> **Work to do**:
Look below. Copy each line that has "handed" in it.

-- START OF Working data --

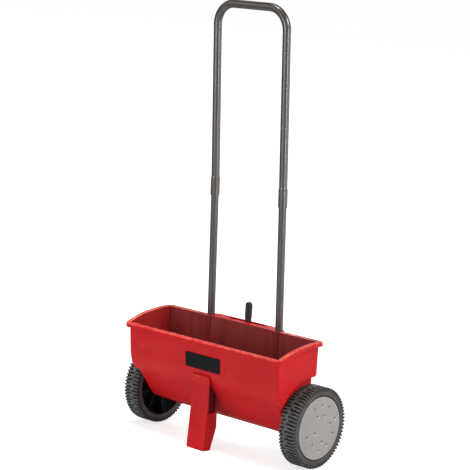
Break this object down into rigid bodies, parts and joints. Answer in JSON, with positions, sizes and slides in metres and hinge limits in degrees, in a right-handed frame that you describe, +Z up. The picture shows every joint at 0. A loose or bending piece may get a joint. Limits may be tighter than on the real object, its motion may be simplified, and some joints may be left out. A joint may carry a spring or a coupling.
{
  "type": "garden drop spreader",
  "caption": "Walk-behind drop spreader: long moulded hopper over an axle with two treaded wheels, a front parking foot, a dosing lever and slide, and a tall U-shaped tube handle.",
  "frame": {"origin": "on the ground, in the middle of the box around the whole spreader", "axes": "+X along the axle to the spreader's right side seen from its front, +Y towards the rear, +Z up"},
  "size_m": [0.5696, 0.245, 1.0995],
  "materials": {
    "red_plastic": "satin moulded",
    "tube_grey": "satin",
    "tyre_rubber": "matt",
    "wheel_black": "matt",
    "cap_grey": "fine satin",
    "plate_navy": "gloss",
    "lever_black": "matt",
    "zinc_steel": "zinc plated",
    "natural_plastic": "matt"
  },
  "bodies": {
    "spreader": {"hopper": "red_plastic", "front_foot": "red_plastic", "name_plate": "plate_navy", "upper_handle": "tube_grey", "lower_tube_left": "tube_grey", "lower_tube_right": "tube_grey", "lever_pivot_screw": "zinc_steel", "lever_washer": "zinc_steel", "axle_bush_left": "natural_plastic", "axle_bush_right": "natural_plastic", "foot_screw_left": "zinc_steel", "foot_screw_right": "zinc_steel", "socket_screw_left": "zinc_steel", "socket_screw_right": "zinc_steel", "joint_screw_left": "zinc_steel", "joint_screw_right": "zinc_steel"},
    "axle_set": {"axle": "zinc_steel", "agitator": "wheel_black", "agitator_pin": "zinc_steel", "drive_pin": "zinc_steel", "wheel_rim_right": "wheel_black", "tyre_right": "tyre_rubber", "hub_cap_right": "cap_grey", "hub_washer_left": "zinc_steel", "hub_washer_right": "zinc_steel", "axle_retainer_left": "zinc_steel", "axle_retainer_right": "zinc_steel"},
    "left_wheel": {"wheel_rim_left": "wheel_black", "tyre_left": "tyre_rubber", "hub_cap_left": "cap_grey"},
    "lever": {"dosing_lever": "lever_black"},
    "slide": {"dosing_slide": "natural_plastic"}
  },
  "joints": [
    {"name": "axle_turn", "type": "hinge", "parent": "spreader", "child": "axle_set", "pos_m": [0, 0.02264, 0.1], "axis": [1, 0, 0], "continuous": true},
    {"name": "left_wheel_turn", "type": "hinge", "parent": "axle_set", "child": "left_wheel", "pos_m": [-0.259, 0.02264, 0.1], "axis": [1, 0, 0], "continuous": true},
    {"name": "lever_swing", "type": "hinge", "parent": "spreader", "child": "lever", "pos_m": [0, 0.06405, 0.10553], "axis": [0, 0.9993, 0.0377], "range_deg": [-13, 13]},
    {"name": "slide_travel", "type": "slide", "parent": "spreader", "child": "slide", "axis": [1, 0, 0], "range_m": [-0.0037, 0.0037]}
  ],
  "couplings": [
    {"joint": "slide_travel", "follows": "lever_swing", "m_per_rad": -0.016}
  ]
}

-- END OF Working data --
-- START OF Working data --

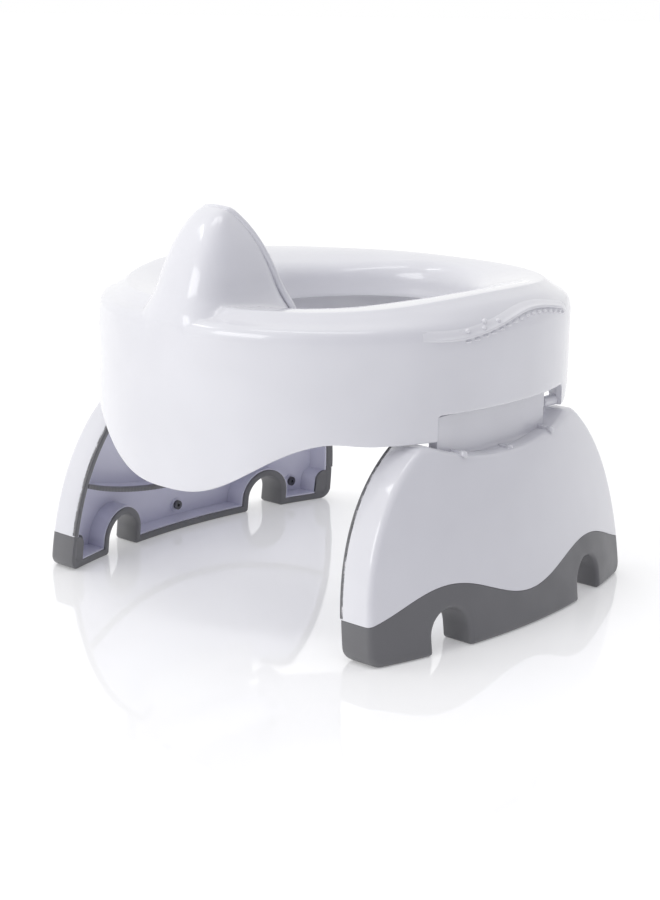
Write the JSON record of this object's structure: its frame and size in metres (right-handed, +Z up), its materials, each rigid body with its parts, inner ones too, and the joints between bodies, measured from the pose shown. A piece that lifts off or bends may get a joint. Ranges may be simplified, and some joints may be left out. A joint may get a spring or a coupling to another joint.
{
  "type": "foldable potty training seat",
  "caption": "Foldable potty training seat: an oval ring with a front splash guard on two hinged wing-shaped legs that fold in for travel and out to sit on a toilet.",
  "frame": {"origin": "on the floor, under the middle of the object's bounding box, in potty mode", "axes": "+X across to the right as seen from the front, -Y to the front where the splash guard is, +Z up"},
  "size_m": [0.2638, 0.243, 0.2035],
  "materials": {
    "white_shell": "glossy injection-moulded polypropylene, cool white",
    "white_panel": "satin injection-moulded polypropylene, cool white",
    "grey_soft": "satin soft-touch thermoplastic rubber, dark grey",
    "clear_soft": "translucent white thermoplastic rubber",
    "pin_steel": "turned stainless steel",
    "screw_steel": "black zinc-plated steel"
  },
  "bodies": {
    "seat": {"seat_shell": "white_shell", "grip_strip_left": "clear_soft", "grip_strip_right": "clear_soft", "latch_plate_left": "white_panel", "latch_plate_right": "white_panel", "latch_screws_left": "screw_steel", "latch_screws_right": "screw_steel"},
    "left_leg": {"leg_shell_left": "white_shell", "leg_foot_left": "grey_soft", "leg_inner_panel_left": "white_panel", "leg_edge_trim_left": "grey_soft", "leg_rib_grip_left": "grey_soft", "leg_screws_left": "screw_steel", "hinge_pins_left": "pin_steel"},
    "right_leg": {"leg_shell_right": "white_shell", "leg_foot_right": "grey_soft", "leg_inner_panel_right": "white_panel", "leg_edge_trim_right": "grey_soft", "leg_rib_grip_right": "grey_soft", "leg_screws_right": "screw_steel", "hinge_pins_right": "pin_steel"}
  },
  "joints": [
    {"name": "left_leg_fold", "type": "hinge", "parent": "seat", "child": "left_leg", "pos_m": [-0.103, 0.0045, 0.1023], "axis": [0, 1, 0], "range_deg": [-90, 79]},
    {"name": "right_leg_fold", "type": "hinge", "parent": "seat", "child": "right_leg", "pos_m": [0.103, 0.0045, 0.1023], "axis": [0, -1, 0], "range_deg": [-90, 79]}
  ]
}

-- END OF Working data --
-- START OF Working data --

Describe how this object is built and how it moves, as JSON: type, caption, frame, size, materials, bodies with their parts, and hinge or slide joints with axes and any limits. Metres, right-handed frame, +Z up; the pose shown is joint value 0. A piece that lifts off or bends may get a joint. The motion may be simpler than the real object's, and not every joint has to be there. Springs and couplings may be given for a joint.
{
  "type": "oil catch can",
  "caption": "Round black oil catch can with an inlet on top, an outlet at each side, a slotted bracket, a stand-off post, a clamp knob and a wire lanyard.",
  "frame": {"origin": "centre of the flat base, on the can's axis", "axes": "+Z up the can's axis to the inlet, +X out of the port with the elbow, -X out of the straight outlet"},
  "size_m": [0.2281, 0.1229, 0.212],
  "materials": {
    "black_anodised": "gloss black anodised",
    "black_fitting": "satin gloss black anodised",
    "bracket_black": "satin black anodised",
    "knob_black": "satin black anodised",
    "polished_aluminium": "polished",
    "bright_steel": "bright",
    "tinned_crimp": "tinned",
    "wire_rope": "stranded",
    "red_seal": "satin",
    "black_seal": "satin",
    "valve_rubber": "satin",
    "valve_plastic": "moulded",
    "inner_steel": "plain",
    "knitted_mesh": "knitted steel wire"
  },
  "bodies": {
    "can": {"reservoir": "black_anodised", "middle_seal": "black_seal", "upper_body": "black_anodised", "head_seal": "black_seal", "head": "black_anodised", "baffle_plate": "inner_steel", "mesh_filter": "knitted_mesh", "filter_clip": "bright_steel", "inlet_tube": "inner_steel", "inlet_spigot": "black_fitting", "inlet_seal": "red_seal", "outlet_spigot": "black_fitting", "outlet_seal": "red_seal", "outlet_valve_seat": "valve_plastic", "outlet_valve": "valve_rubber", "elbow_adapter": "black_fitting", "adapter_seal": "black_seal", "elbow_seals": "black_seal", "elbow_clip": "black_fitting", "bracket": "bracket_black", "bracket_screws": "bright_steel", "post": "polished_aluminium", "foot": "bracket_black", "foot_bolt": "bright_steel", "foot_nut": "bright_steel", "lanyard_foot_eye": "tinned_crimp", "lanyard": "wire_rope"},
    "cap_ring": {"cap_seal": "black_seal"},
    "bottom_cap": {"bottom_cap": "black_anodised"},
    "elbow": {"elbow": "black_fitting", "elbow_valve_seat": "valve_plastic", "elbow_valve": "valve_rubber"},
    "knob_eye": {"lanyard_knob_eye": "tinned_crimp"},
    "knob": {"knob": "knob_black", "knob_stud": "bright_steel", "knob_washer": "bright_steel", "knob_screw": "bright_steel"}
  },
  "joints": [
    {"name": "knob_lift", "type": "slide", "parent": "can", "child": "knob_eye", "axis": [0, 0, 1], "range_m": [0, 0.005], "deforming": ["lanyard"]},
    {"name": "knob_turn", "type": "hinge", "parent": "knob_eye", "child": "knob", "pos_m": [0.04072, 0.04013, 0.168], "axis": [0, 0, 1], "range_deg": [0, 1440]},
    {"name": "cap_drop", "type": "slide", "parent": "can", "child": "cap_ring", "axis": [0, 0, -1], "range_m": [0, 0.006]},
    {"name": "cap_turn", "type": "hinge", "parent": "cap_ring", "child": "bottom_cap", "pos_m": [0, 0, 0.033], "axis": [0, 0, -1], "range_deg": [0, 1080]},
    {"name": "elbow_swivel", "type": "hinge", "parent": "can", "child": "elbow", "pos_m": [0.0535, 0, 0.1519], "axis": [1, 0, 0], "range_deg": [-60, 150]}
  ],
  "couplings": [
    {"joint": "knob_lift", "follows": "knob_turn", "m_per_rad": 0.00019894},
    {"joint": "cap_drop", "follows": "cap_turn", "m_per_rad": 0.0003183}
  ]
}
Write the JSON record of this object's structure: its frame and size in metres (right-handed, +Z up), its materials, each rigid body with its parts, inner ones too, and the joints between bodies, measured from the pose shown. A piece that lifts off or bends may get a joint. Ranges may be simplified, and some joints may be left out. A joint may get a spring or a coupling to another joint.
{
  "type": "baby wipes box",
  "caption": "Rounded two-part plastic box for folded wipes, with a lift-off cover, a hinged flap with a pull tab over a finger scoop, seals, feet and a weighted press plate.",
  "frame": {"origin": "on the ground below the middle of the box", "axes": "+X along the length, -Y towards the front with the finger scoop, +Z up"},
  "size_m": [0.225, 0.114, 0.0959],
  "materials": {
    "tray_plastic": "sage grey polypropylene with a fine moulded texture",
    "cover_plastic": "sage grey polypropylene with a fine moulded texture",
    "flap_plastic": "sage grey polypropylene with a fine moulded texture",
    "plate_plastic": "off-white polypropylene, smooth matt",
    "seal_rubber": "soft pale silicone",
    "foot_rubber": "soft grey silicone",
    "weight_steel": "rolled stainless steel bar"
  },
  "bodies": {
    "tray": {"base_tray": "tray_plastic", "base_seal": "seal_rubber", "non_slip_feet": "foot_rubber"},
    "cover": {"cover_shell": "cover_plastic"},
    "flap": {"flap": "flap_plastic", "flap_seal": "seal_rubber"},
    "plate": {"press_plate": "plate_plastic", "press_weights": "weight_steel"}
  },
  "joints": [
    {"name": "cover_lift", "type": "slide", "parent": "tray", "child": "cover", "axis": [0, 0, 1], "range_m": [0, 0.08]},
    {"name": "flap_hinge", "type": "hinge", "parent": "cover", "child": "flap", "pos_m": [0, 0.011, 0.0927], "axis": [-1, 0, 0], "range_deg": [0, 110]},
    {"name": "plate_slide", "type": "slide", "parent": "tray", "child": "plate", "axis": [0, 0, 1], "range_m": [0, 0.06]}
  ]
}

-- END OF Working data --

> **Result of this exercise**:
Break this object down into rigid bodies, parts and joints. Answer in JSON, with positions, sizes and slides in metres and hinge limits in degrees, in a right-handed frame that you describe, +Z up. The picture shows every joint at 0. A loose or bending piece may get a joint. Limits may be tighter than on the real object, its motion may be simplified, and some joints may be left out. A joint may carry a spring or a coupling.
Write the JSON record of this object's structure: its frame and size in metres (right-handed, +Z up), its materials, each rigid body with its parts, inner ones too, and the joints between bodies, measured from the pose shown. A piece that lifts off or bends may get a joint. Ranges may be simplified, and some joints may be left out. A joint may get a spring or a coupling to another joint.
Describe how this object is built and how it moves, as JSON: type, caption, frame, size, materials, bodies with their parts, and hinge or slide joints with axes and any limits. Metres, right-handed frame, +Z up; the pose shown is joint value 0. A piece that lifts off or bends may get a joint. The motion may be simpler than the real object's, and not every joint has to be there. Springs and couplings may be given for a joint.
Write the JSON record of this object's structure: its frame and size in metres (right-handed, +Z up), its materials, each rigid body with its parts, inner ones too, and the joints between bodies, measured from the pose shown. A piece that lifts off or bends may get a joint. Ranges may be simplified, and some joints may be left out. A joint may get a spring or a coupling to another joint.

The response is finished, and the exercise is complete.